──────── Input ────────

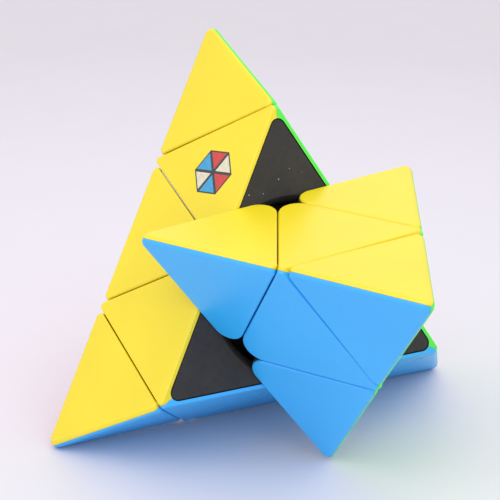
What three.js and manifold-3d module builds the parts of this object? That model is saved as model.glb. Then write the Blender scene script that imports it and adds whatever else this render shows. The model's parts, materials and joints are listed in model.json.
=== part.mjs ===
// Three-layer pyramid twisty puzzle: a core with four screwed axes, four turning tips, four axial
// pieces and six edge pieces, every outer piece being a dark body behind coloured face plates.
// Millimetres, +Z up. The puzzle stands with its front layer part-turned, on the ridge between its
// left and right vertices and on the one corner of the turned layer that reaches down to the table.
import * as THREE from 'three';
import { ConvexGeometry } from 'three/addons/geometries/ConvexGeometry.js';
import * as BufferGeometryUtils from 'three/addons/utils/BufferGeometryUtils.js';
import Module from 'manifold-3d';

const wasm = await Module();
wasm.setup();

// ---------------------------------------------------------------- driving dimensions
const EDGE = 100; // sharp ridge length of the whole pyramid, before its corners are rounded
const LAYER_TURN = 54.8; // degrees, front layer, clockwise seen from its vertex
const TIP_TURNS = { top: 1.2, left: -1.5, right: 0, front: -1 }; // degrees out of line, anticlockwise

const SEAM = 0.3; // gap between pieces that slide past each other
const FIT_GAP = 0.3; // gap between solids that are fixed to each other
const PLATE = 0.8; // thickness of a coloured face plate
const RIDGE_ROUND = 1.2; // rounding along the pyramid's ridges
const RIM_ROUND = 0.5; // rounding of the plates' other outer edges
const BODY_ROUND = 0.4; // rounding of the dark bodies' other edges
const CENTRE_CORNER = 4; // corner radius of the pieces at the middle of a face

const BOWL_RADIUS = 18.2; // spherical joint face between the edge pieces' feet and the axials
const FOOT_INNER = 9.6; // inner radius of the edge pieces' feet
const FOOT_ANGLE = THREE.MathUtils.degToRad(74); // a layer's feet end on this cone about its axis
const FOOT_PLAY = THREE.MathUtils.degToRad(0.75); // play each side of that cone
const LIP_RADIUS = 18.6; // sloped lip around the bowl, where it meets a layer's cut
const LIP_DEPTH = 1.4;

const CORE_RADIUS = 8.4;
const POST_RADIUS = 3.2; // the core's posts, which the axials turn on
const POST_TOP = 13;
const STEM_FOOT = 9;
const STEM_RADIUS = 5.1;
const NECK_RADIUS = 8.4;
const NECK_START = 15.6;

const SCREW_RADIUS = 1.3;
const SCREW_TIP = 3;
const HEAD_BOTTOM = 42.4;
const HEAD_HEIGHT = 2.2;
const HEAD_RADIUS = 2.8;
const DRIVE_WIDTH = 0.8; // cross recess in the screw head
const DRIVE_LENGTH = 3.2;
const DRIVE_DEPTH = 1.2;
const CUP_FLOOR = 37.4; // floor of the spring cup inside a tip
const CUP_RADIUS = 3.3;
const TIP_BODY_TOP = 47; // the tip's dark body is cut off flat here, under the three plates
const SPRING_TURNS = 3.5;
const WIRE_RADIUS = 0.32;

const ROUND_SEGMENTS = 24; // sides of the large turned shapes
const ROD_SEGMENTS = 12; // sides of the screws, posts and their holes
const ARC_SEGMENTS = 5;
const SLACK = 1; // how far cutting shapes reach past what they cut

// ---------------------------------------------------------------- tetrahedron geometry
const UNIT = EDGE / 3; // side of one small triangle
const FACE_DISTANCE = (UNIT * Math.sqrt(6)) / 4; // centre of the pyramid to a face
const VERTEX_DISTANCE = 3 * FACE_DISTANCE;
const LAYER_CUT = FACE_DISTANCE / 3; // centre to the cut under a vertex's two-layer cap
const TIP_CUT = (FACE_DISTANCE * 5) / 3; // centre to the cut under a tip

const UP = new THREE.Vector3(0, 0, 1);

// The direction from the centre to each vertex with the pyramid upright on its blue face,
// and the colour of the face opposite that vertex.
function lowerVertex(azimuthDegrees) {
  const azimuth = THREE.MathUtils.degToRad(azimuthDegrees);
  const reach = Math.sqrt(8) / 3;
  return new THREE.Vector3(reach * Math.cos(azimuth), reach * Math.sin(azimuth), -1 / 3);
}

const CORNERS = {
  top: { direction: UP.clone(), opposite: 'blue' },
  left: { direction: lowerVertex(150), opposite: 'green' },
  right: { direction: lowerVertex(30), opposite: 'yellow' },
  front: { direction: lowerVertex(-90), opposite: 'red' },
};
const NAMES = Object.keys(CORNERS);

function direction(name) {
  return CORNERS[name].direction;
}

function faceNormal(opposite) {
  return direction(opposite).clone().negate();
}

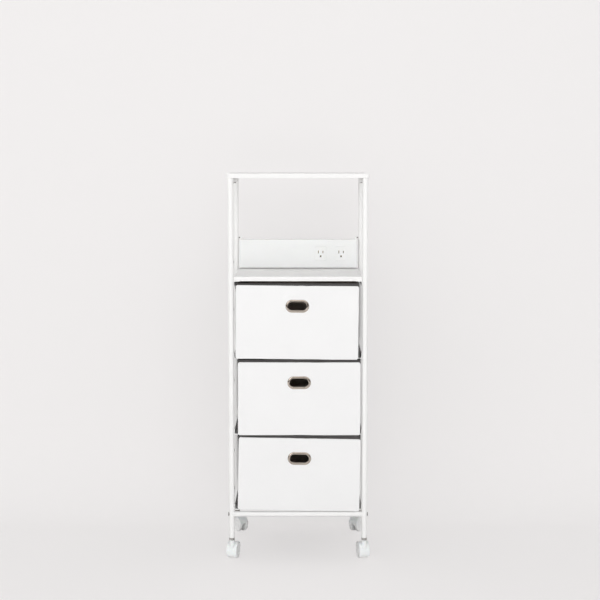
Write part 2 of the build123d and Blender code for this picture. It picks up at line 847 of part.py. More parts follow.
# Feet and casters
foot_insert_radius = post_radius - post_wall - insert_gap
finish(
    post_grid_rings(post_foot, foot_insert_length, foot_insert_radius, stem_radius + stem_clearance),
    "post_foot_inserts",
)
finish(post_grid_rings(boss_top - stem_in_hood, stem_length, stem_radius), "caster_stems")
finish(caster_nuts(), "caster_nuts")
for end_name, end in ends.items():
    for side_name, side in sides.items():
        caster_name = f"{end_name}_{side_name}_caster"
        finish(caster_hood(side, end), f"{caster_name}_hood")
        finish(caster_axle(side, end), f"{caster_name}_axle")
        outward = -side * end
        finish(caster_wheel(side, end, outward), f"{caster_name}_outer_wheel")
        finish(caster_wheel(side, end, -outward), f"{caster_name}_inner_wheel")

# Drawers
for index in range(drawer_count):
    drawer_name = f"drawer_{index + 1}"
    finish(drawer_body(index), f"{drawer_name}_body")
    finish(drawer_front(index), f"{drawer_name}_front")
    finish(drawer_grommet(index), f"{drawer_name}_grommet")
    finish(drawer_washer(index), f"{drawer_name}_grommet_washer")
    finish(drawer_base_board(index), f"{drawer_name}_base_board")
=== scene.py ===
from math import cos, pi, radians, sin

import bpy
import numpy as np
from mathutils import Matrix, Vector


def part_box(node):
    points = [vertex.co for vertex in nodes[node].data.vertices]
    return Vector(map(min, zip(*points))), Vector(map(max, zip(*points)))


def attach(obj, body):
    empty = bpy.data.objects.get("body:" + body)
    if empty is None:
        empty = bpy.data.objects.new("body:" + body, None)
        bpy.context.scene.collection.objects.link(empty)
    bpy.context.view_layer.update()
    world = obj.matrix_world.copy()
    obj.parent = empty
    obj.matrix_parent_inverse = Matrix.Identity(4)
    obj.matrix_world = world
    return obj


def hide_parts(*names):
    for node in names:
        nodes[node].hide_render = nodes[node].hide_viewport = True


# Rolling drawer cart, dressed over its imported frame. Metres, +Z up, the front faces -Y.

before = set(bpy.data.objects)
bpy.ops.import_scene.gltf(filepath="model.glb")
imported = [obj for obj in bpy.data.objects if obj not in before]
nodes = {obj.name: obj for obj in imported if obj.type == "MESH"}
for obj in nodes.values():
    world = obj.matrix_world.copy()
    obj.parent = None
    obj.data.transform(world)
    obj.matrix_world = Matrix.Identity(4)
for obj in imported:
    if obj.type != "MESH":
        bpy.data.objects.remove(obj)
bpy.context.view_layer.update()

MM = 0.001
SIDES = {"left": -1, "right": 1}
ENDS = {"front": -1, "rear": 1}
DRAWERS = (1, 2, 3)


# Surfaces


def grid_quads(rows, columns, round_rows):
    """Row and column of each quad's first corner, row by row; the columns always run round."""
    i, j = np.meshgrid(np.arange(rows if round_rows else rows - 1), np.arange(columns), indexing="ij")
    return i.ravel(), j.ravel()


def outward(vertices, faces):
    """Six times the volume under the faces, a fan of triangles each: negative when they point inwards."""
    a, b, c = (vertices[faces[:, k]] for k in (0, 1, 2))
    total = np.einsum("ij,ij->i", a, np.cross(b, c)).sum()
    if faces.shape[1] == 4:
        d = vertices[faces[:, 3]]
        total += np.einsum("ij,ij->i", a, np.cross(c, d)).sum()
    return total


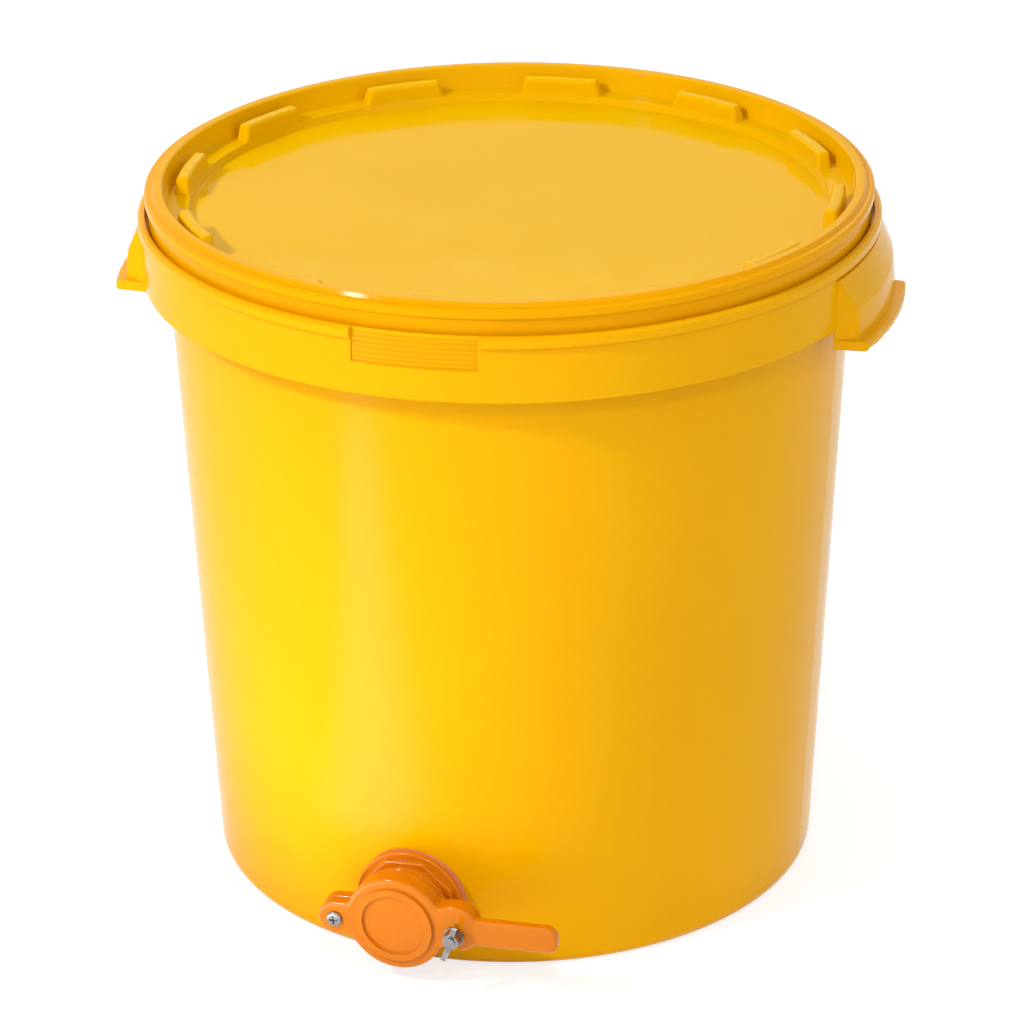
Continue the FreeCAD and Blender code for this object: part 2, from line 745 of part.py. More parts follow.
def make_shutter():
    """The swinging cover: disc with a raised ring, pivot ear, clamp lobe and flat handle."""
    body = gate_piece("shutter")
    disc(body, "cover", "shutter_radius", SHUTTER_BACK, "shutter_thickness")
    disc(body, "ear", "ear_radius", SHUTTER_BACK, "shutter_thickness", "pivot_x")
    disc(body, "lobe", "lobe_radius", SHUTTER_BACK, "shutter_thickness", "lobe_x", "lobe_z")
    prism(body, "arms", [
        ("pivot_x", "-ear_radius"),
        ("lobe_x", "lobe_z - ear_radius"),
        ("lobe_x", "lobe_z + ear_radius"),
        ("pivot_x", "ear_radius"),
    ], SHUTTER_BACK, "shutter_thickness")
    prism(body, "handle", [
        ("lobe_x", "handle_z - handle_width / 2"),
        ("handle_end", "handle_z - handle_width / 2"),
        ("handle_end", "handle_z + handle_width / 2"),
        ("lobe_x", "handle_z + handle_width / 2"),
    ], f"({SHUTTER_FRONT} - handle_thickness)", "handle_thickness")
    back = size("plate_front") + size("shutter_gap")
    front = back + size("shutter_thickness")
    end = size("handle_end")
    fillet(body, "joins", "join_round", lambda edge: is_post(edge, size("pivot_x"), size("lobe_x")))
    fillet(body, "handle_joins", "handle_join",
           lambda edge: is_post(edge, size("lobe_x") + 1, end - size("handle_width")))
    fillet(body, "handle_end", "handle_corner", lambda edge: is_post(edge, end - 0.1, end + 0.1))
    fillet(body, "front_edges", "shutter_round", lambda edge: is_at(edge, front))
    fillet(body, "back_edges", "shutter_back_round", lambda edge: is_at(edge, back))
    ring = new_sketch(body, "raised_ring_plan", "XZ_Plane", f"{SHUTTER_FRONT} - 0.5")
    circle(ring, "ring_inner")
    circle(ring, "ring_outer")
    pad(body, "raised_ring", ring, "ring_height + 0.5")
    drill(body, "pivot_hole", "pivot_shank + pivot_fit", SHUTTER_FRONT, "shutter_thickness", "pivot_x")
    make_notch(body)
    return body


def make_notch(body):
    """The slot that the stud enters as the shutter swings shut, an arc about the pivot."""
    drill(body, "notch_end", "notch_width / 2", SHUTTER_FRONT, "shutter_thickness", "lobe_x", "stud_z")
    reach = "sqrt((lobe_x - pivot_x) ^ 2 + stud_z ^ 2)"
    start = "atan(-stud_z / (lobe_x - pivot_x))"
    sweep = f"(lobe_radius / {reach} * 180 / pi * 1 deg)"
    plan = new_sketch(body, "notch_plan", "XZ_Plane", SHUTTER_FRONT)
    corners = []
    for side, steps in ((-1, (0, 0.5, 1.3)), (1, (1.3, 0.5, 0))):
        for step in steps:
            angle = f"({start} + {step} * {sweep})"
            width = f"(notch_width + (notch_mouth - notch_width) * {step * step / 1.69})"
            radius = f"({reach} + {side} * {width} / 2)"
            corners.append((f"pivot_x + {radius} * cos({angle})", f"-{radius} * sin({angle})"))
    outline(plan, corners)
    pocket(body, "notch", plan, "shutter_thickness")


def make_pivot_screw():
    """A pan-head screw with a cross recess that the shutter swings on."""
    body = gate_piece("pivot_screw")
    back = f"({PLATE_BACK} - pivot_nut_height - thread_show)"
    head = f"({SHUTTER_FRONT} + head_gap)"
    disc(body, "shank", "pivot_shank", back, f"{head} - {back}", "pivot_x")
    disc(body, "head", "pivot_head_radius", head, "pivot_head_height", "pivot_x")
    top = (size("plate_front") + size("shutter_gap") + size("shutter_thickness") + size("head_gap")
           + size("pivot_head_height"))
    fillet(body, "pan", "pivot_head_round", lambda edge: is_at(edge, top))
    front = f"({head} + pivot_head_height)"
    for name, long_way, short_way in (("slot_a", "cross_length", "cross_width"),
                                      ("slot_b", "cross_width", "cross_length")):
        plan = new_sketch(body, name + "_plan", "XZ_Plane", front)
        outline(plan, [
            (f"pivot_x - {long_way} / 2", f"-{short_way} / 2"),
            (f"pivot_x + {long_way} / 2", f"-{short_way} / 2"),
            (f"pivot_x + {long_way} / 2", f"{short_way} / 2"),
            (f"pivot_x - {long_way} / 2", f"{short_way} / 2"),
        ])
        pocket(body, name, plan, "cross_deep")
    return body


def make_pivot_nut():
    body = gate_piece("pivot_nut")
    back = f"({PLATE_BACK} - pivot_nut_height)"
    prism(body, "nut", polygon(6, "pivot_nut_flats", "pivot_x"), back, "pivot_nut_height")
    drill(body, "thread_bore", "pivot_shank + pivot_fit", PLATE_BACK, "pivot_nut_height", "pivot_x")
    return body


def make_clamp_bolt():
    """A hex bolt through the plate's lobe, its end standing out as the clamp's stud."""
    body = gate_piece("clamp_bolt")
    prism(body, "head", polygon(6, "stud_head_flats", "lobe_x", "stud_z"),
          f"{PLATE_BACK} - stud_head_height", "stud_head_height")
    disc(body, "stud", "stud_radius", PLATE_BACK,
         f"{WING_FRONT} + stud_show - {PLATE_BACK}", "lobe_x", "stud_z")
    return body


def make_clamp_washer():
    body = gate_piece("clamp_washer")
    plan = new_sketch(body, "washer_plan", "XZ_Plane", WASHER_BACK)
    circle(plan, "washer_radius", "lobe_x", "stud_z")
    circle(plan, "stud_radius + pivot_fit", "lobe_x", "stud_z")
    pad(body, "washer", plan, "washer_thickness")
    return body


def is_wing_end(edge, reach):
    """Whether an edge crosses the wings' thickness at their outer ends."""
    first, last = (vertex.Point for vertex in edge.Vertexes[:1] + edge.Vertexes[-1:])
    across = abs(first.x - last.x) + abs(first.y - last.y) < 0.01
    return across and abs(abs(first.x) - reach) < 0.01


def make_wing_nut():
    """A wing nut on the stud: its own X axis runs along the wings."""
    body = new_body("wing_nut")
    bind(body, "Placement", f"{GATE_PLACE} * placement(vector(lobe_x; 0; stud_z);"
                            " rotation(vector(0; -1; 0); wing_turn))")
    tip = "(wing_span / 2)"
    foot = f"({WING_BACK} + wing_base_height / 4)"
    plan = new_sketch(body, "wing_plan", "XY_Plane", "-wing_thickness / 2")
    outline(plan, [
        (f"-{tip}", f"-({foot} + wing_rise)"),
        (f"-{tip}", f"-({foot} + wing_rise + wing_tip_height)"),
        (f"-{tip} / 2", f"-({foot} + wing_rise + wing_tip_height * 0.8)"),
        ("-wing_base_radius / 2", f"-{WING_FRONT}"),
        ("wing_base_radius / 2", f"-{WING_FRONT}"),
        (f"{tip} / 2", f"-({foot} + wing_rise + wing_tip_height * 0.8)"),
        (tip, f"-({foot} + wing_rise + wing_tip_height)"),
        (tip, f"-({foot} + wing_rise)"),
        ("wing_base_radius", f"-{foot}"),
        ("-wing_base_radius", f"-{foot}"),
    ])
    pad(body, "wings", plan, "wing_thickness")
    fillet(body, "wing_tips", "wing_round", lambda edge: is_wing_end(edge, size("wing_span") / 2))
    section = new_sketch(body, "base_section", "XY_Plane")
    outline(section, [
        ("0", f"-{WING_BACK}"),
        ("wing_base_radius", f"-{WING_BACK}"),
        ("wing_base_radius - wing_taper", f"-{WING_FRONT}"),
        ("0", f"-{WING_FRONT}"),
    ])
    base = body.newObject("PartDesign::Revolution", "base")
    base.Profile = section
    base.ReferenceAxis = (section, ["V_Axis"])
    base.Angle = 360
    body.Tip = base
    drill(body, "thread_bore", "stud_radius + pivot_fit", WING_FRONT, "wing_base_height")
    return body


pieces = [
    make_pail(),
    make_lid(),
    make_lid_seal(),
    make_gate_body(),
    make_seat_ring(),
    make_gate_nut(),
    make_gasket("outer_gasket", "Cut", "-gasket_outer / 4", "gasket_squeeze + gasket_outer / 4",
                "gasket_gap"),
    make_gasket("inner_gasket", "MultiCommon", "-nut_face + gasket_gap", "nut_face",
                "-wall - gasket_gap"),
    make_shutter(),
    make_pivot_screw(),
    make_pivot_nut(),
    make_clamp_bolt(),
    make_clamp_washer(),
    make_wing_nut(),
]
doc.recompute()

for item in doc.Objects:
    if "Invalid" in item.State or "Error" in item.State:
        raise RuntimeError(f"{item.Label} did not build: {item.State}")
os.makedirs("parts", exist_ok=True)
for piece in pieces:
    if piece.Shape.isNull() or not piece.Shape.isValid():
        raise RuntimeError(f"{piece.Label} is not a valid solid")
for piece in pieces:
    piece.Shape.exportStep(f"parts/{piece.Label}.step")
    box = piece.Shape.BoundBox
    print(f"{piece.Label}: {len(piece.Shape.Solids)} solid, {piece.Shape.Volume / 1000:.2f} cm3,"
          f" x {box.XMin:.1f} {box.XMax:.1f} y {box.YMin:.1f} {box.YMax:.1f}"
          f" z {box.ZMin:.1f} {box.ZMax:.1f}")
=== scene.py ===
"""Dresses the honey tank: moulded plastics, soft seals, zinc-plated fasteners and their threads."""

import json
import math

import bpy
from bpy.props import FloatProperty, FloatVectorProperty, PointerProperty
from mathutils import Matrix, Vector


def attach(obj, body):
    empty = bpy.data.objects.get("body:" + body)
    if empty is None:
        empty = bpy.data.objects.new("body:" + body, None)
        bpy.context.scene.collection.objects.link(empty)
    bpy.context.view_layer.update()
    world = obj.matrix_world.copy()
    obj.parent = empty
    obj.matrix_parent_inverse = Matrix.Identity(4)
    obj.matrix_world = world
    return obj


bl_info = {
    "name": "Honey Tank Finishes",
    "version": (1, 0, 0),
    "blender": (4, 5, 0),
    "location": "3D View > Sidebar > Honey Tank",
    "description": "Camera, light, plastics and fastener threads of a honey tank",
    "category": "Object",
}

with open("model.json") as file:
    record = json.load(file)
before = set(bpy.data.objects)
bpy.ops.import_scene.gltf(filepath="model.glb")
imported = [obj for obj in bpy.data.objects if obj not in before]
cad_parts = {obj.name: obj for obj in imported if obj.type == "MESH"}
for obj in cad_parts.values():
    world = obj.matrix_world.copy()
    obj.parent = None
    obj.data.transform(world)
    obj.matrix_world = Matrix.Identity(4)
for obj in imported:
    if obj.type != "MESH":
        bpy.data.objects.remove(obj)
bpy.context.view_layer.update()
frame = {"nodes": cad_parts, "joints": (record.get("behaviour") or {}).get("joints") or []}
JOINTS = {joint["name"]: joint for joint in frame["joints"]}
GATE_AXIS = Vector(JOINTS["gate_swing"]["axis"]).normalized()
PIVOT = Vector(JOINTS["gate_swing"]["pos_m"])
STUD = Vector(JOINTS["wing_nut_turn"]["pos_m"])


def reach_along(node, start):
    """How far a node goes back and forward along the gate's axis, from a point."""
    steps = [(vertex.co - start).dot(GATE_AXIS) for vertex in frame["nodes"][node].data.vertices]
    return min(steps), max(steps)


def middle(node):
    """The centre of a node's box."""
    points = [vertex.co for vertex in frame["nodes"][node].data.vertices]
    low = Vector([min(point[axis] for point in points) for axis in range(3)])
    high = Vector([max(point[axis] for point in points) for axis in range(3)])
    return (low + high) / 2


BORE = middle("seat_ring")
STUD_RADIUS = 0.0025
SCREW_RADIUS = 0.002
STEM_RADIUS = 0.0225
# Radii over which the lid's colour turns into the deeper orange of the painted rim shade
SHADED_RIM_RADII = (0.176, 0.184)


# Settings that a user would change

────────

Given instruction: The required answer is a single number: the count of lines in the entries that hold the string "model".

Task answer: 4